John Williams: Treesong; Violin Concerto; Three Pieces from Schindler’s List**
Gil Shaham, violin; Boston Symphony Orchestra/John Williams
DG 471 326–2 [66:05]
There’s something quietly radical about this disc—though you wouldn’t know it from the packaging, which bears all the glossy hallmarks of Deutsche Grammophon’s crossover aspirations. But listen past the surface, and what emerges is more substantial than anyone might reasonably expect from a film composer’s excursion into “serious” music.
Treesong, receiving its premiere album here, proves Williams can think in genuinely symphonic terms when he wants to. The work grew from the composer’s fascination with a Dawn Redwood in Boston’s Public Garden—a tree planted by the Chinese botanist Shiu-Ying Hu, whom Williams later met by chance. That backstory could easily have yielded something merely picturesque, the musical equivalent of a coffee-table book. Instead, Williams has written a twenty-minute tone poem of real substance, inverting the conventional concerto structure (slow-fast-slow) and sustaining an atmosphere of contemplative mystery that never quite dissipates.

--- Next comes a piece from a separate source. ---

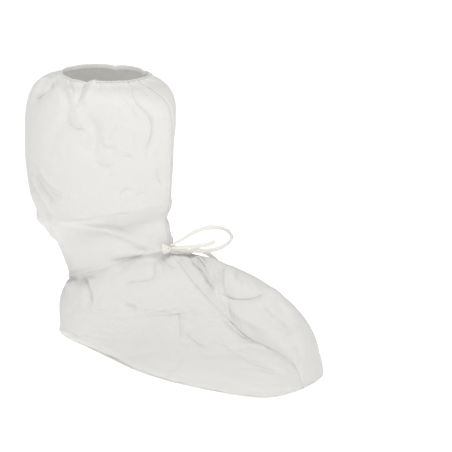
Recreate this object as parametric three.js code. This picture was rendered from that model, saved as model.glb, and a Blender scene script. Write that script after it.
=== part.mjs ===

The opening movement, “Doctor Hu and the Metasequoia,” unfolds with a dreamlike continuity—Shaham’s line floating above orchestral textures that shimmer and shift like dappled light through leaves. Williams has learned from Debussy, certainly, but also from his film-music palette: those string harmonics create an iridescent wash of color that’s unmistakably his. The second movement accelerates into something more graphic, depicting the tree’s growth with athletic vigor, though it never quite escapes a certain episodic quality. What rescues the structure is the cadenza Williams wrote to bridge into the "finale"—a long-breathed meditation that gives Shaham room to simply sing, his tone pure as spring water.

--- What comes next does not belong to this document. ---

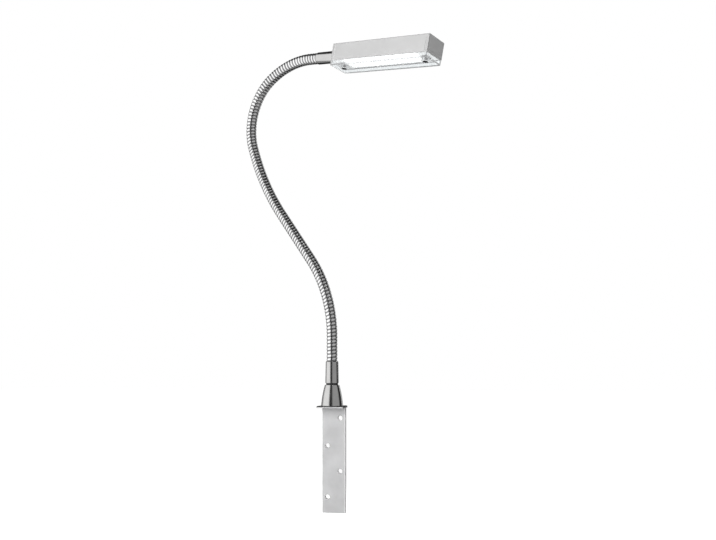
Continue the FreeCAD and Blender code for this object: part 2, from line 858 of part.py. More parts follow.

“The Tree Sings” itself brings unexpected richness. The orchestration thickens, darkens; you hear Williams thinking orchestrally in ways his film scores rarely permit. There’s genuine development here, not just restatement, and the climax—when it arrives—feels earned rather than manufactured.
The Violin Concerto (1974–76, revised 1998) stakes larger claims. Williams acknowledges Bartók, Prokofiev, and Walton as models, and you hear all three ghosts hovering. The first movement balances lyrical expansiveness against motoric energy—sometimes awkwardly, the seams showing where Williams hasn’t quite achieved organic flow. But the slow movement, marked “in peaceful contemplation,” achieves genuine eloquence. Shaham plays it with an inwardness that makes you forget the technical difficulties, though they’re considerable.
The "finale" bursts forth with the kind of athletic brilliance that recalls Walton’s concerto, though Williams’s harmonic language remains more conservative. Shaham dispatches the double-stops and left-hand pizzicatos with nonchalant security—his intonation remains flawless even in the most exposed passages, his tone never turning steely under pressure. One wishes Williams had taken more harmonic risks here; the closing pages, for all their surface excitement, don’t quite deliver the emotional knockout they promise.
The Three Pieces from Schindler’s List function as encore—a calculated move to end with Williams’s most famous “serious” music. Shaham plays with aching simplicity, resisting the temptation to sentimentalize. The theme itself, which has become almost too familiar, recovers some of its original poignancy in this context, stripped of its cinematic associations. “Jewish Town (Kraków Ghetto—Winter ‘41)” employs klezmer-inflected figures that Williams handles with surprising restraint, while “Remembrances” circles back to the opening theme, now shadowed by deeper knowledge.
Throughout, the Boston Symphony plays with an intimacy born of long association—Williams conducted these sessions himself, and the orchestra responds with a warmth and precision that would do credit to any repertoire. The recorded sound captures the Symphony Hall acoustic with pleasing clarity, though the violin placement is sometimes too forward for comfort, particularly in the concerto’s first movement.
What to make of Williams as a “classical” composer? The question itself feels increasingly irrelevant. These aren’t works trying to pass as something they’re not; Williams writes in a tonal idiom enriched by film-music techniques—lush orchestration, immediate melodic appeal, cinematic pacing—but shaped by genuine symphonic thinking. Treesong in particular suggests what might happen if we stopped policing the boundaries between “serious” and “popular” music and simply listened.
Will these works enter the standard repertoire? That’s harder to predict. The concerto faces stiff competition in an overcrowded field, and its stylistic conservatism may work against it in an age that values either radical innovation or unabashed Romanticism. But Treesong has a better chance—it’s distinctive, beautifully crafted, and gives a great violinist something genuinely interesting to say.
Shaham’s advocacy makes the crucial difference. His playing combines technical security with expressive warmth, never condescending to this music or overselling it. He believes in what he’s playing, and that conviction proves contagious. This is musicmaking of real integrity—and that, finally, matters more than questions of genre or pedigree.